Sotheby's literally rolled out the red carpet for a sale of works from the collection of its former chief executive Alfred Taubman last night (4 November), but the results were squarely below estimate, totalling $377m with buyers premium (est. $374.8m-$536.5m without premium).
Just nine of the 77 lots on offer failed to find buyers for a sell-through rate of 89.6%, but every lot of the evening had also been guaranteed as part of the $500m deal that brought the collection to Sotheby's over Christie's. Notable failures included Jasper Johns' Disappearance I (1960) which was bought in at $10.5m (est. $15m-$20m) and Edgar Degas' Femme Nu, De Dos, Se Coiffant (Femme Se Peignant) (around 1886-88), which was bought in at $11.5m (est. $15m-$20m); neither painting garnered any bids.
Highlights included Amedeo Modigliani's Paulette Jourdain (around 1919), which sold for $42.8m (est. over $25m) after three minutes of bidding, and Frank Stella's Delaware Crossing (1961), from his rare Benjamin Moore series, which doubled the artist’s previous record when it sold for $13.7m (est. $8m-$12m). Pablo Picasso's Dora Maar portrait Femme Assise Sur Une Chaise (1938), which Taubman purchased from the collection of Gianni Versace in 1999 for $5.4m, sold to a bidder over the phone last night for $20.1m ($25m-$35m); the designer Valentino was the underbidder.

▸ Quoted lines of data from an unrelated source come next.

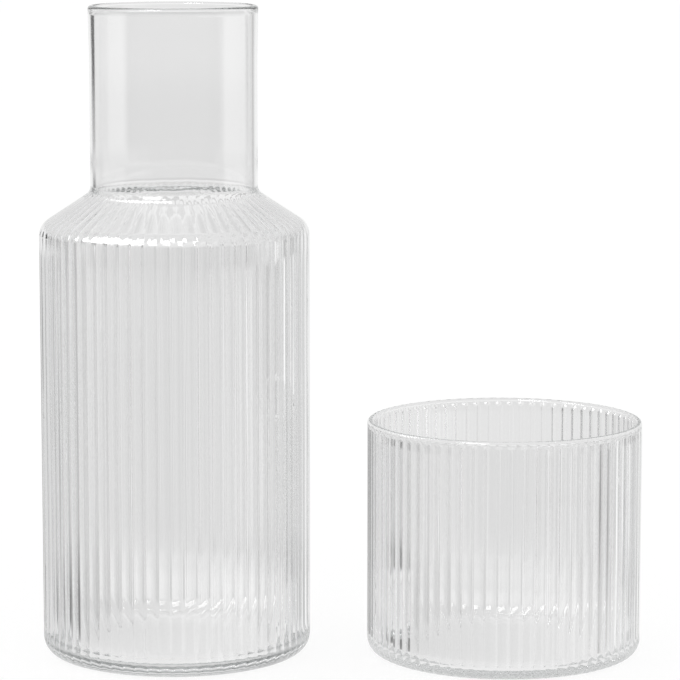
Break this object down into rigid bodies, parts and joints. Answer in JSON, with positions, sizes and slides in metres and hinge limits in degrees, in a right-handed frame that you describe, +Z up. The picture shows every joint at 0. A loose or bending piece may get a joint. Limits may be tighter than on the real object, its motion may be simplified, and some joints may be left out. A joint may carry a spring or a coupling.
{
  "type": "bedside carafe with tumbler",
  "caption": "Ribbed clear glass carafe with a plain cylindrical neck, and a ribbed tumbler that stands beside it and turns over onto the neck as a lid.",
  "frame": {"origin": "centre of the carafe's flat foot, on the surface that both pieces stand on", "axes": "+Z up along the carafe's axis and out of its mouth, +X from the carafe towards the tumbler that stands beside it, -Y towards the viewer"},
  "size_m": [0.2014, 0.0926, 0.2176],
  "materials": {
    "clear_glass": "clear soda-lime glass, fire-polished at the lips"
  },
  "bodies": {
    "carafe": {"carafe": "clear_glass"},
    "tumbler": {"tumbler": "clear_glass"}
  },
  "joints": [
    {"name": "tumbler_lift", "type": "slide", "parent": "carafe", "child": "tumbler", "axis": [0, 0, 1], "range_m": [0, 0.24]}
  ]
}
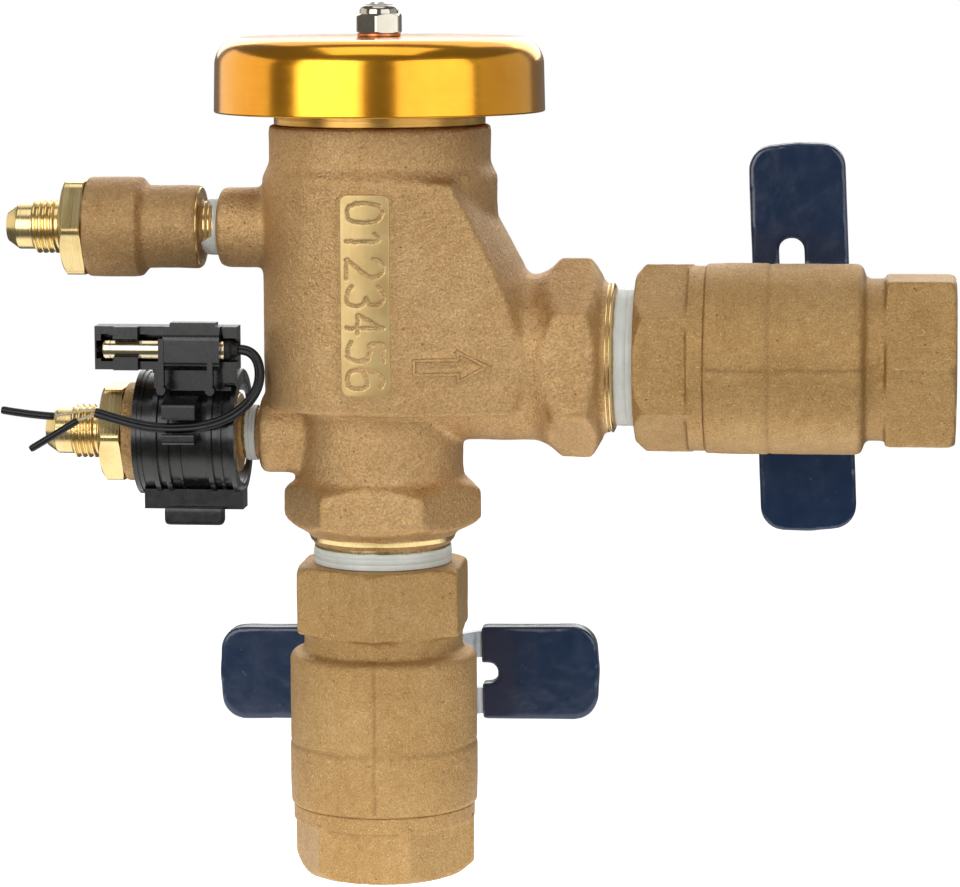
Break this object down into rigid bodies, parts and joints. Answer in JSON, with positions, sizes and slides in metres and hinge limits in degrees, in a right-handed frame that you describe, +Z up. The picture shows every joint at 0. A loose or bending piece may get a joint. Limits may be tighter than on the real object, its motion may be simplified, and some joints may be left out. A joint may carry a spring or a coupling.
{
  "type": "backflow preventer",
  "caption": "Pressure vacuum breaker of cast bronze for irrigation: angle body with gold canopy, shut-off ball valves at inlet and outlet, test cocks and a clip-on sensor.",
  "frame": {"origin": "centre of the inlet port's end face, at the bottom of the assembly", "axes": "+Z up along the body's axis, +X along the outlet, -Y towards the face with the label pad; the valve handles are on the +Y side"},
  "size_m": [0.1951, 0.08, 0.18],
  "materials": {
    "cast_bronze": "sand-cast bronze, matt and grainy",
    "valve_bronze": "shot-blasted forged brass, matt",
    "machined_brass": "turned brass, bright",
    "ball_chrome": "plated and polished",
    "white_ptfe": "sealing tape and seats, waxy",
    "gold_sheet": "pressed sheet with a clear gold anodised coat",
    "stainless": "stainless steel",
    "zinc_steel": "zinc-plated steel strip",
    "blue_vinyl": "dipped navy vinyl, glossy",
    "copper": "washer, copper coloured",
    "black_rubber": "moulded rubber",
    "white_acetal": "moulded acetal",
    "black_nylon": "moulded nylon, satin",
    "black_pvc": "lead insulation",
    "silver_can": "plated tube",
    "tinned_copper": "bare conductor"
  },
  "bodies": {
    "body": {"body_casting": "cast_bronze", "bonnet": "machined_brass", "bonnet_o_ring": "black_rubber", "canopy": "gold_sheet", "canopy_nut": "stainless", "canopy_stud": "stainless", "canopy_washer": "copper", "check_guide": "white_acetal", "check_seat": "white_acetal", "check_seat_o_ring": "black_rubber", "check_spring": "stainless", "clamp_front": "black_nylon", "clamp_hinge_pin": "stainless", "cock_ball_seats": "white_ptfe", "cock_stem_seals": "white_ptfe", "cock_thread_tape": "white_ptfe", "inlet_ball_seats": "white_ptfe", "inlet_gland_nut": "machined_brass", "inlet_stem_seals": "white_ptfe", "inlet_valve_body": "valve_bronze", "inlet_valve_end": "valve_bronze", "lead_bare_wires": "tinned_copper", "lead_boot": "black_rubber", "lead_insulation_tips": "black_pvc", "lower_cock_body": "cast_bronze", "lower_cock_flare_end": "machined_brass", "outlet_ball_seats": "white_ptfe", "outlet_gland_nut": "machined_brass", "outlet_stem_seals": "white_ptfe", "outlet_valve_body": "valve_bronze", "outlet_valve_end": "valve_bronze", "sensor_capsule": "silver_can", "sensor_lead": "black_pvc", "sensor_retainer": "black_nylon", "upper_cock_body": "cast_bronze", "upper_cock_flare_end": "machined_brass", "valve_thread_tape": "white_ptfe", "vent_spring": "stainless"},
    "inlet_handle": {"inlet_handle": "zinc_steel", "inlet_handle_grips": "blue_vinyl", "inlet_handle_nut": "zinc_steel", "inlet_stem": "machined_brass", "inlet_ball": "ball_chrome"},
    "outlet_handle": {"outlet_handle": "zinc_steel", "outlet_handle_grips": "blue_vinyl", "outlet_handle_nut": "zinc_steel", "outlet_stem": "machined_brass", "outlet_ball": "ball_chrome"},
    "upper_cock_stem": {"upper_cock_stem": "machined_brass", "upper_cock_ball": "ball_chrome"},
    "lower_cock_stem": {"lower_cock_stem": "machined_brass", "lower_cock_ball": "ball_chrome"},
    "check_poppet": {"check_poppet": "white_acetal", "check_disc": "black_rubber", "check_disc_screw": "stainless"},
    "vent_poppet": {"vent_poppet": "white_acetal", "vent_disc": "black_rubber", "vent_disc_retainer": "stainless"},
    "clamp_back": {"clamp_back": "black_nylon"}
  },
  "joints": [
    {"name": "inlet_valve_turn", "type": "hinge", "parent": "body", "child": "inlet_handle", "pos_m": [0, 0.036, 0.0331], "axis": [0, 1, 0], "range_deg": [0, 90.9]},
    {"name": "outlet_valve_turn", "type": "hinge", "parent": "body", "child": "outlet_handle", "pos_m": [0.08575, 0.036, 0.10756], "axis": [0, 1, 0], "range_deg": [0, 92.3]},
    {"name": "upper_cock_turn", "type": "hinge", "parent": "body", "child": "upper_cock_stem", "pos_m": [-0.0522, 0.012, 0.13405], "axis": [0, 1, 0], "range_deg": [0, 90]},
    {"name": "lower_cock_turn", "type": "hinge", "parent": "body", "child": "lower_cock_stem", "pos_m": [-0.0447, 0.012, 0.0914], "axis": [0, 1, 0], "range_deg": [0, 90]},
    {"name": "check_lift", "type": "slide", "parent": "body", "child": "check_poppet", "axis": [0, 0, 1], "range_m": [0, 0.008], "stiffness_N_per_m": 150, "springref_m": -0.015, "deforming": ["check_spring"]},
    {"name": "vent_lift", "type": "slide", "parent": "body", "child": "vent_poppet", "axis": [0, 0, 1], "range_m": [0, 0.006], "stiffness_N_per_m": 100, "springref_m": -0.01, "deforming": ["vent_spring"]},
    {"name": "clamp_swing", "type": "hinge", "parent": "body", "child": "clamp_back", "pos_m": [-0.0385, 0.003, 0.1063], "axis": [1, 0, 0], "range_deg": [0, 70]}
  ]
}
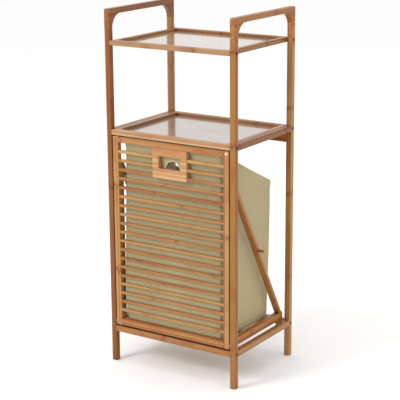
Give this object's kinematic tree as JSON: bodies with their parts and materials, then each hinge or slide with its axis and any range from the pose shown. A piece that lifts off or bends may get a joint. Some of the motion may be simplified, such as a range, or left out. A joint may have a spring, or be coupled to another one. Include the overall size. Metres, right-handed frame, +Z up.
{
  "type": "laundry hamper shelf",
  "caption": "Bamboo shelf tower on four plain legs with a slatted front that tilts out and carries an open-topped fabric laundry bag.",
  "frame": {"origin": "centre of the footprint, on the floor", "axes": "+X to the viewer's right, -Y out of the slatted front, +Z up"},
  "size_m": [0.4, 0.3, 0.97],
  "materials": {
    "bamboo": "satin lacquered bamboo",
    "shelf_panel": "glossy lacquered thin board",
    "dowel_wood": "bare beech",
    "felt": "pressed felt",
    "bolt_steel": "bronzed steel",
    "nylon": "moulded nylon",
    "cream_plastic": "satin",
    "bag_fabric": "plain-weave polyester and cotton",
    "base_board": "bare hardboard"
  },
  "bodies": {
    "frame": {"post_front_left": "bamboo", "post_front_right": "bamboo", "post_rear_left": "bamboo", "post_rear_right": "bamboo", "handle_left": "bamboo", "handle_right": "bamboo", "side_rail_mid_left": "bamboo", "side_rail_mid_right": "bamboo", "side_rail_bottom_left": "bamboo", "side_rail_bottom_right": "bamboo", "upper_shelf_front_rail": "bamboo", "upper_shelf_rear_rail": "bamboo", "upper_shelf_end_rail_left": "bamboo", "upper_shelf_end_rail_right": "bamboo", "middle_shelf_front_rail": "bamboo", "middle_shelf_rear_rail": "bamboo", "middle_shelf_end_rail_left": "bamboo", "middle_shelf_end_rail_right": "bamboo", "rear_apron": "bamboo", "bottom_rail_front": "bamboo", "bottom_rail_rear": "bamboo", "rest_blocks": "bamboo", "upper_shelf_panel": "shelf_panel", "middle_shelf_panel": "shelf_panel", "frame_dowels": "dowel_wood", "foot_pads": "felt", "frame_bolts": "bolt_steel", "barrel_nuts": "bolt_steel", "pivot_pins": "bolt_steel", "pivot_washers": "nylon"},
    "hamper": {"door_stile_left": "bamboo", "door_stile_right": "bamboo", "door_top_rail": "bamboo", "door_bottom_rail": "bamboo", "door_slats": "bamboo", "handle_block": "bamboo", "hamper_rail_left": "bamboo", "hamper_rail_right": "bamboo", "hamper_upright_left": "bamboo", "hamper_upright_right": "bamboo", "brace_left": "bamboo", "brace_right": "bamboo", "base_batten_front": "bamboo", "base_batten_rear": "bamboo", "stop_pegs": "bamboo", "hamper_dowels": "dowel_wood", "pivot_bushes": "nylon", "door_plug": "cream_plastic", "door_bumper": "cream_plastic", "bag_ring": "cream_plastic", "laundry_bag": "bag_fabric", "bag_base_board": "base_board", "bag_screws": "bolt_steel"}
  },
  "joints": [
    {"name": "hamper_tilt", "type": "hinge", "parent": "frame", "child": "hamper", "pos_m": [0, -0.142, 0.118], "axis": [1, 0, 0], "range_deg": [0, 29.4]}
  ]
}
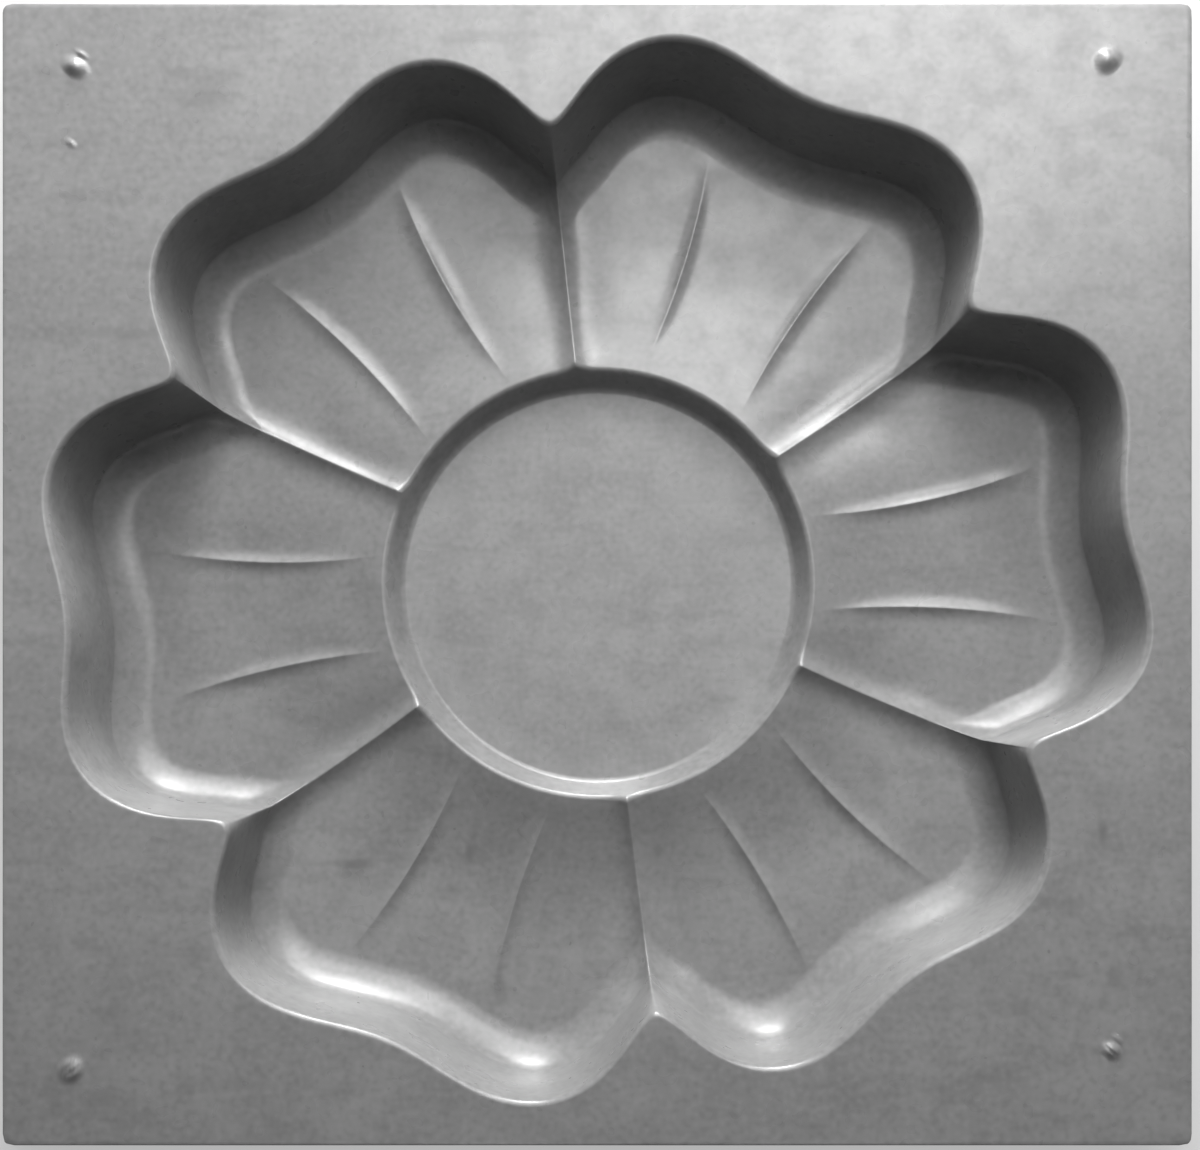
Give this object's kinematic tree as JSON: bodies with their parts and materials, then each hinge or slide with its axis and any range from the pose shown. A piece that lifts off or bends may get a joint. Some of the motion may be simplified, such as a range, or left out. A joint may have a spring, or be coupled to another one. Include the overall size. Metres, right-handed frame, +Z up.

During and after his tenure as chief executive, Taubman was a loyal Sotheby's patron. Of the 77 lots on offer last night, 55 had been bought at Sotheby's auctions; of these, there is sales data available for 39, and Taubman only bought 11 above their high estimates.
The night might have gone differently had the former real estate developer's speculations paid off better, but more often than not the lots merely broke even. Of those 39 lots, only a few sold for a significant amount more than Taubman had paid for them, and eight sold for less than their previous purchase price, or went unsold.
"It seems like getting this sale was about ego, and I understand that," the dealer Lucy Mitchell-Innes said after the sale. "I was very fond of Alfred. But there comes a point when it adds up or it doesn't."